> **Work to be completed**: Every line of the material below must be repeated exactly.

▬▬▬

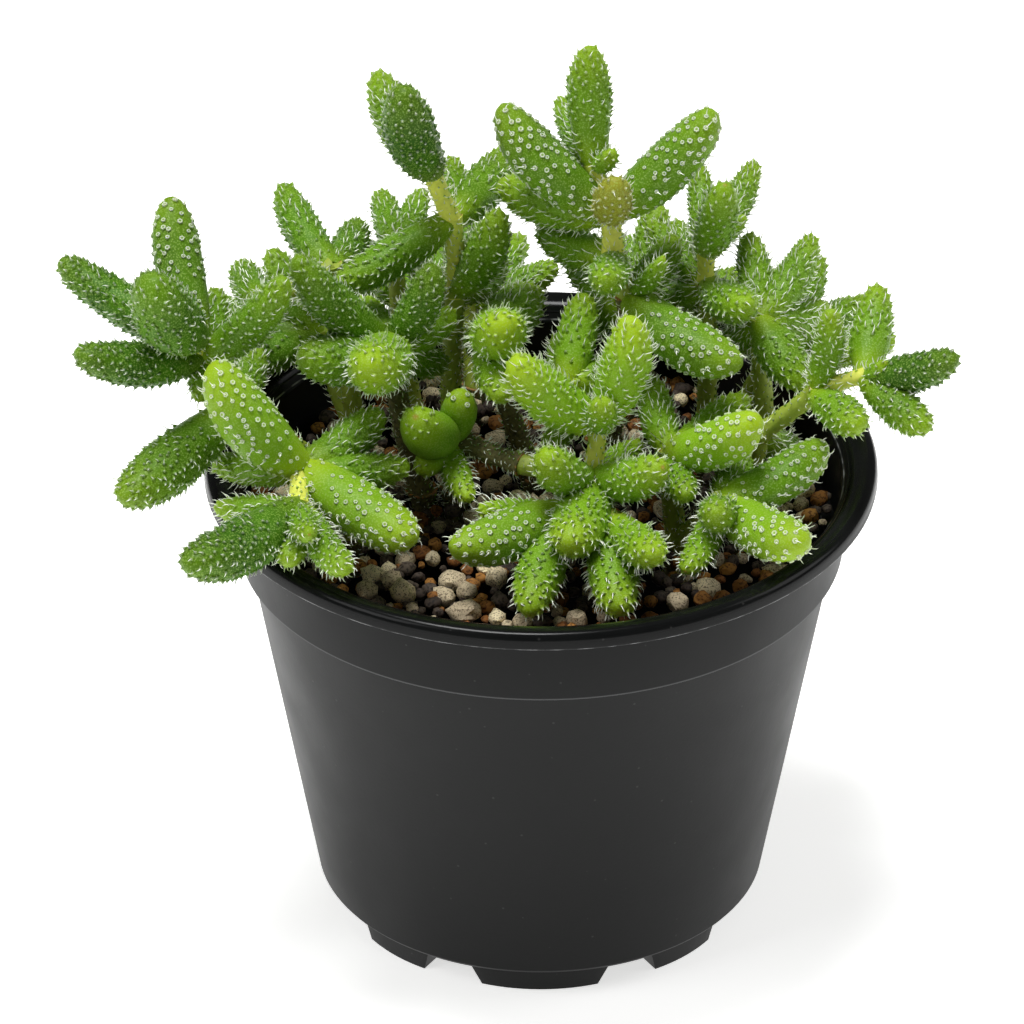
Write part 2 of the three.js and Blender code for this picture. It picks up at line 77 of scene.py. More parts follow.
# The pot, in mm
POT_HEIGHT = 67
BASE_HEIGHT = 4.1
FLOOR_TOP = 5.4
SHOULDER_HEIGHT = 54.3
LIP_FOOT = 64.75
POT_STEPS = 126
FOOT_COUNT = 8
FOOT_INNER = 23.5
FOOT_OUTER = 28.6
FOOT_ANGLE = 25
WIDE_FOOT_ANGLE = 41
FOOT_TAPER = 0.8
DRAIN_RADIUS = 3.2
DRAIN_RING = 17.5
DRAIN_SIDES = 32
DRILL_LENGTH = 8
WALL_TOP = 39.2
WALL_FOOT = 30.4
POT_PROFILE = [
    (0, BASE_HEIGHT), (FOOT_INNER, BASE_HEIGHT), (FOOT_OUTER, BASE_HEIGHT), (30, BASE_HEIGHT),
    (WALL_FOOT, 4.6), (WALL_TOP, 53.6), (40.55, SHOULDER_HEIGHT), (40.8, 64), (41, 65.7),
    (44.1, 65.7), (44.1, LIP_FOOT), (44.95, LIP_FOOT), (45, 65.1), (44.95, 66), (44.8, 66.45),
    (44.5, 66.8), (44.05, 66.98), (43.55, 66.95), (42.5, 66.7), (41.9, 66.5), (41.4, 66.05),
    (40.2, 64.4), (39.8, 55.3),
    (38.2, 54.6), (29.4, FLOOR_TOP), (0, FLOOR_TOP),
]

# Lines that go round the pot: height, half width of the line and of its fade in mm, and strength
FLASH_LINE = (LIP_FOOT, 0.05, 0.12, 1.0)
# The shoulder's line is a painted highlight along the edge where the collar meets the wall
SHOULDER_LINE = (SHOULDER_HEIGHT, 0.1, 0.25, 0.22)
# The rolled rim is rubbed smoother from this height up, in mm
RUBBED_FROM, RUBBED_TO = 65.2, 66

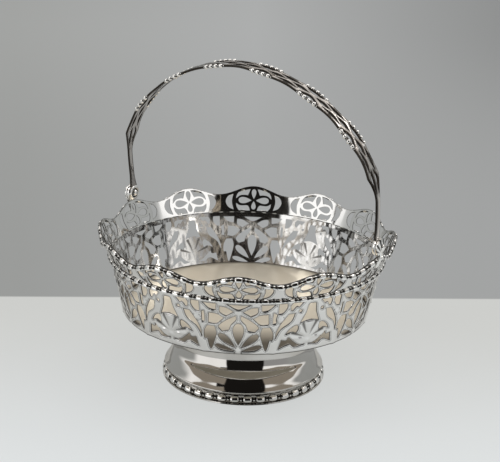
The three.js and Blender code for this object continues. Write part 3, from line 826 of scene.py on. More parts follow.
def bend_sheet(filled, place, half, relief, open_sides=(), crown=CROWN, grime=GRIME):
    """Both faces of a sheet and its cut edges. No edge is closed along the lines u = open_sides.

    `crown` is how far in from a cut the outer face is rounded, and how deep it drops there.
    `grime` is how wide the dirt is on the outer face, and how thick on the inner edge.
    """
    flat, faces, depth = filled
    reach, drop = crown
    width, behind = grime
    count = len(flat)
    points, recess = [], []
    for p, d in zip(flat, depth):
        rise = math.sin(math.pi / 2 * min(d / reach, 1))
        points.append(place(p.x, p.y, half - drop * (1 - rise) + relief(p.x, p.y) * min(1, d / RELIEF_ROOM)))
        recess.append(max(0.0, 1 - d / width))
    for p, d in zip(flat, depth):
        points.append(place(p.x, p.y, -half))
        recess.append(behind * max(0.0, 1 - d / BACK_GRIME))
    sides = dict.fromkeys(side for a, b, c in faces for side in ((a, b), (b, c), (c, a)))
    skins = list(faces) + [(count + a, count + c, count + b) for a, b, c in faces]
    for a, b in sides:
        on_seam = any(abs(flat[a].x - u) < 1e-3 and abs(flat[b].x - u) < 1e-3 for u in open_sides)
        if (b, a) not in sides and not on_seam:
            skins.append((b, a, count + a, count + b))
    return points, skins, recess, [min(d, FARTHEST) for d in depth] + [0.0] * count


print("the outer face drops by", CROWN[1], "mm at a cut")

# %% [markdown]
# ## Geometry Nodes for what repeats
# Two bays of the wall are drawn, and six copies go once round. A modifier with a node tree does
# this without any loop over meshes, and its sizes stay named inputs. A small class builds trees
# in the script, in the same spirit as the one for materials.

# %% Build a tree, run it, keep a plain mesh


class Tree:
    """A geometry node tree with named inputs."""

    def __init__(self, name):
        self.group = bpy.data.node_groups.new(name, "GeometryNodeTree")
        self.group.interface.new_socket("Geometry", in_out="INPUT", socket_type="NodeSocketGeometry")
        self.group.interface.new_socket("Geometry", in_out="OUTPUT", socket_type="NodeSocketGeometry")
        self.start = self.group.nodes.new("NodeGroupInput")
        self.end = self.group.nodes.new("NodeGroupOutput")

    def size(self, name, kind="NodeSocketFloat"):
        """Declare a named input and return its socket."""
        self.group.interface.new_socket(name, in_out="INPUT", socket_type=kind)
        return self.start.outputs[name]

    def add(self, kind, settings=None, values=None):
        """Add a node and return its first output."""
        node = self.group.nodes.new(kind)
        for name, setting in (settings or {}).items():
            setattr(node, name, setting)
        for key, value in (values or {}).items():
            for one in value if isinstance(value, list) else [value]:
                if isinstance(one, bpy.types.NodeSocket):
                    self.group.links.new(one, node.inputs[key])
                else:
                    node.inputs[key].default_value = one
        return next(socket for socket in node.outputs if socket.enabled)

    def maths(self, operation, first, second=0.0):
        return self.add("ShaderNodeMath", {"operation": operation}, {0: first, 1: second})

    def vector(self, operation, first, second=(0, 0, 0)):
        return self.add("ShaderNodeVectorMath", {"operation": operation}, {0: first, 1: second})

    def xyz(self, **parts):
        return self.add("ShaderNodeCombineXYZ", {}, parts)

    def close(self, geometry, finish):
        real = self.add("GeometryNodeRealizeInstances", {}, {"Geometry": geometry})
        dressed = self.add("GeometryNodeSetMaterial", {}, {"Geometry": real, "Material": finish})
        self.group.links.new(dressed, self.end.inputs[0])


def grow(piece, tree, **sizes):
    """Run a tree on a piece with these sizes, and keep the result as its plain mesh."""
    modifier = piece.modifiers.new(tree.group.name, "NODES")
    modifier.node_group = tree.group
    for item in tree.group.interface.items_tree:
        if item.in_out == "INPUT" and item.name in sizes:
            modifier[item.identifier] = sizes[item.name]
    bpy.context.view_layer.update()
    shaped = piece.evaluated_get(bpy.context.evaluated_depsgraph_get())
    mesh = bpy.data.meshes.new_from_object(shaped)
    piece.modifiers.clear()
    mesh.name = piece.name
    piece.data = mesh
    return piece


print("helpers: Tree, grow")

# %% [markdown]
# ## A ring of copies
# Each copy is turned about the Z axis by its share of a full turn. Neighbours meet exactly, so
# merging by a tiny distance makes one whole ring, and the shading runs on over each seam.

# %% A tree that sets copies in a ring
SEAM_WELD = 0.004 * MM


def ring_of_copies(name, finish):
    """Copies of a section, turned evenly about Z, and joined where they meet."""
    tree = Tree(name)
    copies = tree.size("Copies", "NodeSocketInt")
    seeds = tree.add("GeometryNodePoints", {}, {"Count": copies})
    share = tree.maths("DIVIDE", tree.add("GeometryNodeInputIndex"), copies)
    angles = tree.xyz(Z=tree.maths("MULTIPLY", share, 2 * math.pi))
    placed = tree.add("GeometryNodeInstanceOnPoints", {}, {
        "Points": seeds, "Instance": tree.start.outputs["Geometry"], "Rotation": angles,
    })
    real = tree.add("GeometryNodeRealizeInstances", {}, {"Geometry": placed})
    tree.close(tree.add("GeometryNodeMergeByDistance", {}, {"Geometry": real, "Distance": SEAM_WELD}), finish)
    return tree


wall_ring = ring_of_copies("wall_bays_round", sheet_silver)
print("inputs:", [item.name for item in wall_ring.group.interface.items_tree])

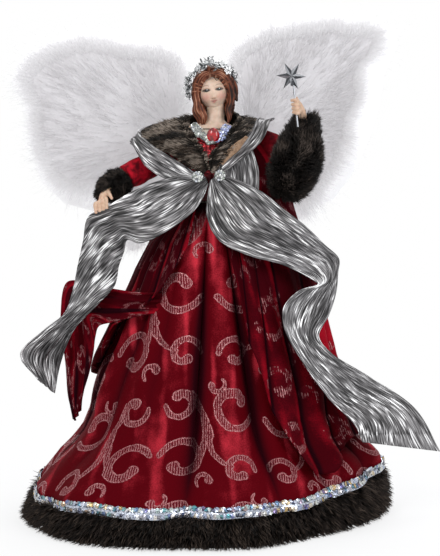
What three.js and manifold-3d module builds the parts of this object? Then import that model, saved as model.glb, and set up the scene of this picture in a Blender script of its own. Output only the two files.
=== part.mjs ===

▬▬▬

> **Written solution**:
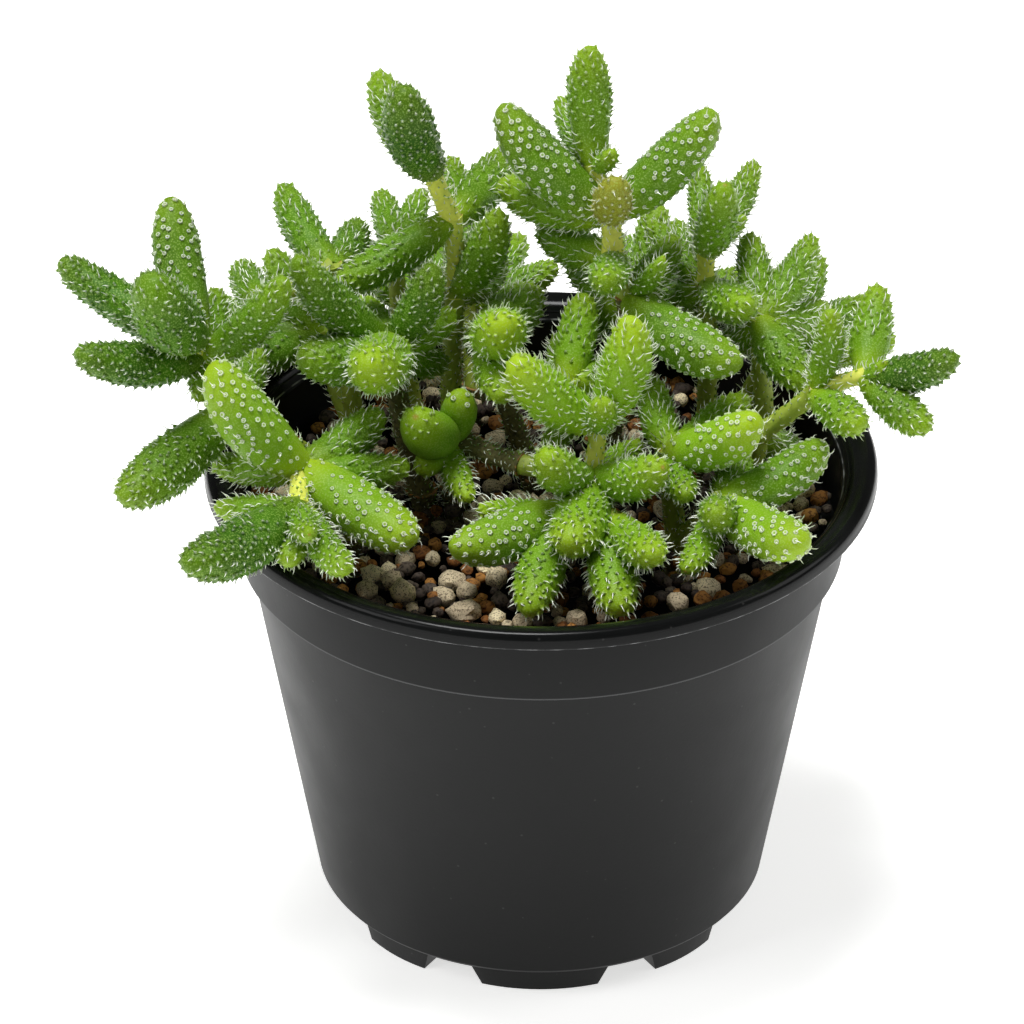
Write part 2 of the three.js and Blender code for this picture. It picks up at line 77 of scene.py. More parts follow.
# The pot, in mm
POT_HEIGHT = 67
BASE_HEIGHT = 4.1
FLOOR_TOP = 5.4
SHOULDER_HEIGHT = 54.3
LIP_FOOT = 64.75
POT_STEPS = 126
FOOT_COUNT = 8
FOOT_INNER = 23.5
FOOT_OUTER = 28.6
FOOT_ANGLE = 25
WIDE_FOOT_ANGLE = 41
FOOT_TAPER = 0.8
DRAIN_RADIUS = 3.2
DRAIN_RING = 17.5
DRAIN_SIDES = 32
DRILL_LENGTH = 8
WALL_TOP = 39.2
WALL_FOOT = 30.4
POT_PROFILE = [
    (0, BASE_HEIGHT), (FOOT_INNER, BASE_HEIGHT), (FOOT_OUTER, BASE_HEIGHT), (30, BASE_HEIGHT),
    (WALL_FOOT, 4.6), (WALL_TOP, 53.6), (40.55, SHOULDER_HEIGHT), (40.8, 64), (41, 65.7),
    (44.1, 65.7), (44.1, LIP_FOOT), (44.95, LIP_FOOT), (45, 65.1), (44.95, 66), (44.8, 66.45),
    (44.5, 66.8), (44.05, 66.98), (43.55, 66.95), (42.5, 66.7), (41.9, 66.5), (41.4, 66.05),
    (40.2, 64.4), (39.8, 55.3),
    (38.2, 54.6), (29.4, FLOOR_TOP), (0, FLOOR_TOP),
]

# Lines that go round the pot: height, half width of the line and of its fade in mm, and strength
FLASH_LINE = (LIP_FOOT, 0.05, 0.12, 1.0)
# The shoulder's line is a painted highlight along the edge where the collar meets the wall
SHOULDER_LINE = (SHOULDER_HEIGHT, 0.1, 0.25, 0.22)
# The rolled rim is rubbed smoother from this height up, in mm
RUBBED_FROM, RUBBED_TO = 65.2, 66

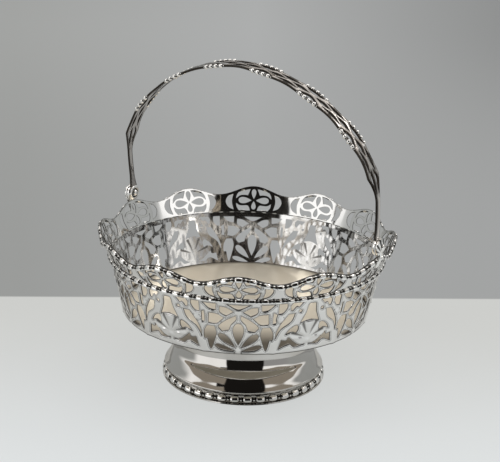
The three.js and Blender code for this object continues. Write part 3, from line 826 of scene.py on. More parts follow.
def bend_sheet(filled, place, half, relief, open_sides=(), crown=CROWN, grime=GRIME):
    """Both faces of a sheet and its cut edges. No edge is closed along the lines u = open_sides.

    `crown` is how far in from a cut the outer face is rounded, and how deep it drops there.
    `grime` is how wide the dirt is on the outer face, and how thick on the inner edge.
    """
    flat, faces, depth = filled
    reach, drop = crown
    width, behind = grime
    count = len(flat)
    points, recess = [], []
    for p, d in zip(flat, depth):
        rise = math.sin(math.pi / 2 * min(d / reach, 1))
        points.append(place(p.x, p.y, half - drop * (1 - rise) + relief(p.x, p.y) * min(1, d / RELIEF_ROOM)))
        recess.append(max(0.0, 1 - d / width))
    for p, d in zip(flat, depth):
        points.append(place(p.x, p.y, -half))
        recess.append(behind * max(0.0, 1 - d / BACK_GRIME))
    sides = dict.fromkeys(side for a, b, c in faces for side in ((a, b), (b, c), (c, a)))
    skins = list(faces) + [(count + a, count + c, count + b) for a, b, c in faces]
    for a, b in sides:
        on_seam = any(abs(flat[a].x - u) < 1e-3 and abs(flat[b].x - u) < 1e-3 for u in open_sides)
        if (b, a) not in sides and not on_seam:
            skins.append((b, a, count + a, count + b))
    return points, skins, recess, [min(d, FARTHEST) for d in depth] + [0.0] * count


print("the outer face drops by", CROWN[1], "mm at a cut")

# %% [markdown]
# ## Geometry Nodes for what repeats
# Two bays of the wall are drawn, and six copies go once round. A modifier with a node tree does
# this without any loop over meshes, and its sizes stay named inputs. A small class builds trees
# in the script, in the same spirit as the one for materials.

# %% Build a tree, run it, keep a plain mesh


class Tree:
    """A geometry node tree with named inputs."""

    def __init__(self, name):
        self.group = bpy.data.node_groups.new(name, "GeometryNodeTree")
        self.group.interface.new_socket("Geometry", in_out="INPUT", socket_type="NodeSocketGeometry")
        self.group.interface.new_socket("Geometry", in_out="OUTPUT", socket_type="NodeSocketGeometry")
        self.start = self.group.nodes.new("NodeGroupInput")
        self.end = self.group.nodes.new("NodeGroupOutput")

    def size(self, name, kind="NodeSocketFloat"):
        """Declare a named input and return its socket."""
        self.group.interface.new_socket(name, in_out="INPUT", socket_type=kind)
        return self.start.outputs[name]

    def add(self, kind, settings=None, values=None):
        """Add a node and return its first output."""
        node = self.group.nodes.new(kind)
        for name, setting in (settings or {}).items():
            setattr(node, name, setting)
        for key, value in (values or {}).items():
            for one in value if isinstance(value, list) else [value]:
                if isinstance(one, bpy.types.NodeSocket):
                    self.group.links.new(one, node.inputs[key])
                else:
                    node.inputs[key].default_value = one
        return next(socket for socket in node.outputs if socket.enabled)

    def maths(self, operation, first, second=0.0):
        return self.add("ShaderNodeMath", {"operation": operation}, {0: first, 1: second})

    def vector(self, operation, first, second=(0, 0, 0)):
        return self.add("ShaderNodeVectorMath", {"operation": operation}, {0: first, 1: second})

    def xyz(self, **parts):
        return self.add("ShaderNodeCombineXYZ", {}, parts)

    def close(self, geometry, finish):
        real = self.add("GeometryNodeRealizeInstances", {}, {"Geometry": geometry})
        dressed = self.add("GeometryNodeSetMaterial", {}, {"Geometry": real, "Material": finish})
        self.group.links.new(dressed, self.end.inputs[0])


def grow(piece, tree, **sizes):
    """Run a tree on a piece with these sizes, and keep the result as its plain mesh."""
    modifier = piece.modifiers.new(tree.group.name, "NODES")
    modifier.node_group = tree.group
    for item in tree.group.interface.items_tree:
        if item.in_out == "INPUT" and item.name in sizes:
            modifier[item.identifier] = sizes[item.name]
    bpy.context.view_layer.update()
    shaped = piece.evaluated_get(bpy.context.evaluated_depsgraph_get())
    mesh = bpy.data.meshes.new_from_object(shaped)
    piece.modifiers.clear()
    mesh.name = piece.name
    piece.data = mesh
    return piece


print("helpers: Tree, grow")

# %% [markdown]
# ## A ring of copies
# Each copy is turned about the Z axis by its share of a full turn. Neighbours meet exactly, so
# merging by a tiny distance makes one whole ring, and the shading runs on over each seam.

# %% A tree that sets copies in a ring
SEAM_WELD = 0.004 * MM


def ring_of_copies(name, finish):
    """Copies of a section, turned evenly about Z, and joined where they meet."""
    tree = Tree(name)
    copies = tree.size("Copies", "NodeSocketInt")
    seeds = tree.add("GeometryNodePoints", {}, {"Count": copies})
    share = tree.maths("DIVIDE", tree.add("GeometryNodeInputIndex"), copies)
    angles = tree.xyz(Z=tree.maths("MULTIPLY", share, 2 * math.pi))
    placed = tree.add("GeometryNodeInstanceOnPoints", {}, {
        "Points": seeds, "Instance": tree.start.outputs["Geometry"], "Rotation": angles,
    })
    real = tree.add("GeometryNodeRealizeInstances", {}, {"Geometry": placed})
    tree.close(tree.add("GeometryNodeMergeByDistance", {}, {"Geometry": real, "Distance": SEAM_WELD}), finish)
    return tree


wall_ring = ring_of_copies("wall_bays_round", sheet_silver)
print("inputs:", [item.name for item in wall_ring.group.interface.items_tree])

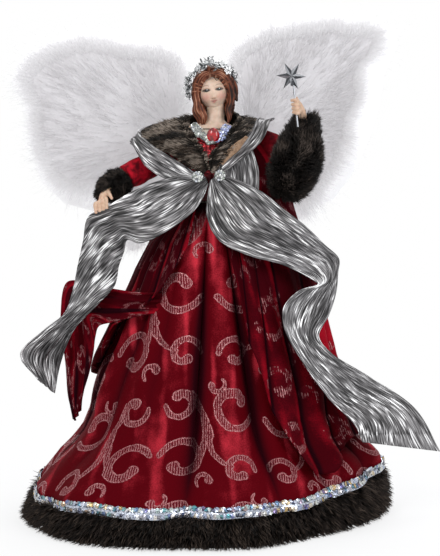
What three.js and manifold-3d module builds the parts of this object? Then import that model, saved as model.glb, and set up the scene of this picture in a Blender script of its own. Output only the two files.
=== part.mjs ===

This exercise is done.